Since Asians are well represented throughout Silicon Valley -- if not as well as one Donald Trump advisor seems to think -- it can be easy to forget that they too often face discrimination in the workplace, even at technology companies. The latest example comes out of Oracle, via a complaint filed by the federal government.
The U.S. Department of Labor on Tuesday sued the Bay Area company alleging various forms of discrimination. Most interestingly, the Labor Department accuses Oracle of over-hiring Asian workers.
"Oracle's applicant pool was heavily over-represented by Asian applicants as the result of Oracle's recruiting and hiring practices," the Labor Department's complaint reads. "Including its over-selection of Asian applicants, particularly Asian Indians, from its actual applicant pool, its hiring strategies such as targeted recruitment, and referral bonuses that encouraged its heavily Asian workforce to recruit other Asians, and its reputation for favoring Asians."
That accusation amounts to discrimination against workers of other ethnic groups, including whites, Hispanics and African-Americans. But despite the alleged overrepresentation of Asian workers, Oracle also found a way to discriminate against them, the government says. This was done by paying them less than others.
"Oracle discriminated against qualified Asians in product development job functions at Oracle Redwood Shores based upon race by paying them less than comparable Whites employed in similar roles," the complaint says.
In short, Oracle would over-hire workers of Asian descent and then underpay them for their talents. For its part, Oracle contests the accusations.
"The complaint is politically motivated, based on false allegations, and wholly without merit. Oracle values diversity and inclusion, and is a responsible equal opportunity and affirmative action employer," said Oracle Spokeswoman Deborah Hellinger in a statement. "Our hiring and pay decisions are non-discriminatory and made based on legitimate business factors including experience and merit."
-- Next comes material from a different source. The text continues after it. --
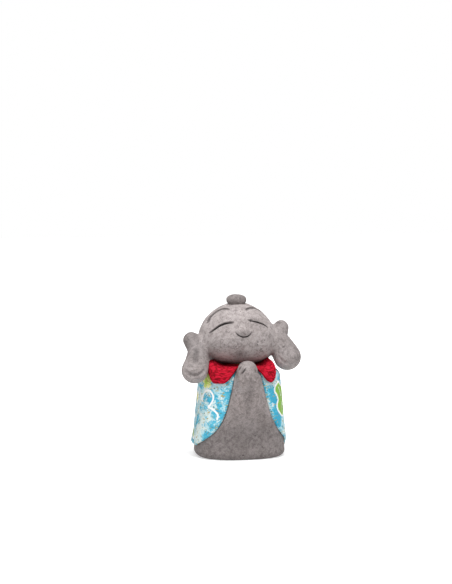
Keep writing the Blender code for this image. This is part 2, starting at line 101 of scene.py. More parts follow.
def unit(ways):
    return ways / lengths(ways)[:, None]


def spaced(stops, steps):
    """Values in even steps between each stop and the next."""
    parts = [np.linspace(*ends, count + 1)[1:] for *ends, count in zip(stops, stops[1:], steps)]
    return np.concatenate([stops[:1], *parts])


def arc(middle, radius, start, end, steps=arc_steps):
    angles = np.radians(np.linspace(start, end, steps + 1))
    return [(middle[0] + radius * math.cos(a), middle[1] + radius * math.sin(a)) for a in angles]


wall_lean = math.degrees(math.atan2(foot_half - shoulder_half, shoulder_top))


def round_middle(radius, height):
    reach = radius + height * math.sin(math.radians(wall_lean))
    return foot_half - reach / math.cos(math.radians(wall_lean)), height


shoulder_middle = round_middle(shoulder_round, shoulder_top - shoulder_round)
foot_middle = round_middle(foot_round, foot_round)
bell = np.array(
    [(0, shoulder_top)]
    + arc(shoulder_middle, shoulder_round, 90, wall_lean)
    + arc(foot_middle, foot_round, wall_lean, -90)
)
bell_runs = np.concatenate([[0], np.cumsum(np.hypot(*np.diff(bell, axis=0).T))])
hem_run = np.interp(-hem_height, -bell[1:, 1], bell_runs[1:])


def bell_line(run):
    """Half width and height of the bell, a length out from its axis and down its side."""
    return np.interp(run, bell_runs, bell[:, 0]), np.interp(run, bell_runs, bell[:, 1])


def drop_share(height):
    return np.clip((shoulder_top - height) / (shoulder_top - hem_height), 0, 1)


def opening(height):
    """Half the turn that the cloak leaves open in front, in degrees."""
    drop = drop_share(height)
    return opening_at_neck + opening_spread * drop + opening_sweep * drop**6.2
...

For Asian-Americans, nuanced forms of discrimination are nothing new.
Last year, unicorn tech company Palantir was also accused of discriminating against Asians by the Department of Labor. And a study done in 2015 found that Asian tech workers often face discrimination as they try to climb their way up the corporate ladder, facing rejection when seeking jobs in leadership and c-suite levels.
Beyond Silicon Valley, discrimination against Asians may be most visible in Hollywood. The film industry often fails to cast Asian actors for roles other than token parts, and it often gives roles that should obviously go to Asian actors with white actors, and the industry tends to poke fun at Asians whenever possible, as game show host Steve Harvey did just this month.